I stayed up that night listening to the radio, bewildered people calling into talk radio. Everyone seeking a connection. The next morning, we decided to hike again. We hoped the hike would help us make our decision about whether to keep going on our trip or to head for home. As we were going up a beautiful trail in Olympic National Park, two young men were coming down. We stopped on the trail and chatted. They’d been camping in the backcountry for several days, they told us. Did you hear the news? We asked.

Yes, they said. They were almost blase about it. Not in a horrible way, but in a way I understood as not fully understanding the gravity of what they were about to witness once they made it back to reality. They had not yet heard the voices. They had not yet seen the images. They had been wrapped in the cocoon of nature. They had been safe. They had been innocent. I envied them their not knowing. I wanted to tell them to turn around and go back. Do not let yourself know this horrible thing.

I have wondered what it would be like to go back to that state of innocence when we don’t yet know that  a horrible act has occurred, when we are focus solely on feeding and housing ourselves. What would it be like to be alone in the woods? What would it like to be cocooned in nature? I think about this when I read the news–the atrocities.
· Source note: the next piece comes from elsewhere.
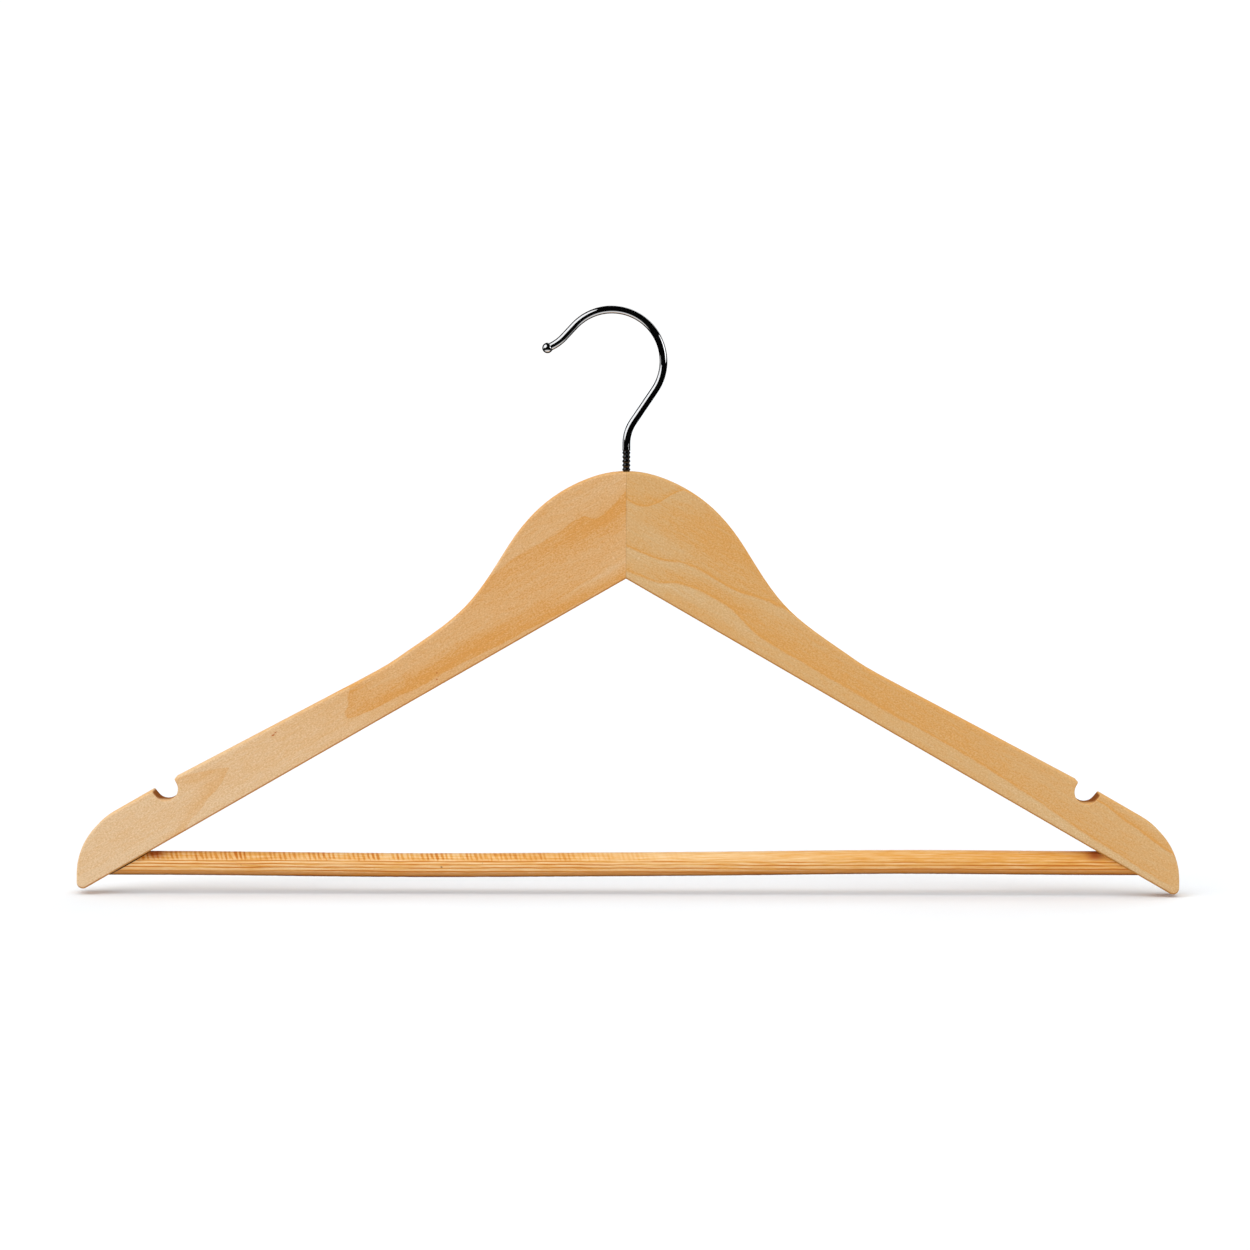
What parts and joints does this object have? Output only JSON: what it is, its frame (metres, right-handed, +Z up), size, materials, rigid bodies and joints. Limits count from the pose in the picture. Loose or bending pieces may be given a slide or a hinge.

Children abused, starved. Bombs dropped on civilians. People murdered in their sleep. I want to unknow these things. I want to believe I am innocent and safe.

Steve Himmer has not only wondered about returning to our state of innocence–returning to the allegorical garden before an original sin has occurred and before the birth of knowledge–he has recreated it in his beautiful novel, The Bee-Loud Glade, where his protagonist Finch accepts a job as a decorative hermit on the property of an impossibly wealthy and powerful man named Mr. Crane.

What follows is an allegory for our times, in which we have forsaken human contact and chosen, instead, to communicate without our true voices or with no voices at all. In which we ARE the avatars we create for ourselves. We have closed off our speech and allowed ourselves to be viewed by others, our privacy stripped away. We have been tempted to believe the beautiful people we see in movies are what we should desire and in desiring them, we recognize our own limitations–our all-too-human smells and unfortunate hairs and dimples.

Though Finch has left the world of technology behind him, he does not really leave it behind, until Mr. Crane loses everything he owns, leaving Finch truly alone for the first time. Then he relies on himself alone and finds that he can, in fact, be self-reliant. It is only when two hikers seek out and find the aged Finch that he realizes the true state of his existence:

I pretend my solitude is isolation, that I’ve erased myself from the world, but I’m more in it than I’ve ever been. Which is to say, not very much, no more and no less than anyone else–we may have a more lasting impact on the world when we break down into nutrients and raw material that nourish a whole chain of life, insects and earthworms and grass, than we ever have when we’re alive. Perhaps that’s the closest any one of us comes to knowing how things fit together.

Ultimately, Finch understands his purpose in the garden. He understands that we can’t return to blissful ignorance. Once connected, we remain connected on this great big garden, planet Earth:

Maybe self-reliance was never what I was meant for, and sustainability was: can I build something and have it continue without me, can my good works outlast my good life?

This book will make you think. You will consider you reliance on social media, your inability to truly trust in the regenerative aspect of nature. You will see your own frailties and desires in Finch. Finally, you will see what Finch sees despite his failing eyes and that is that we are not often at our best when we are alone. We are social animals, after all, who need the warmth and love of others like us to help us reach  true sustainability and self-worth.

It is a beautiful book. I hope you will read it.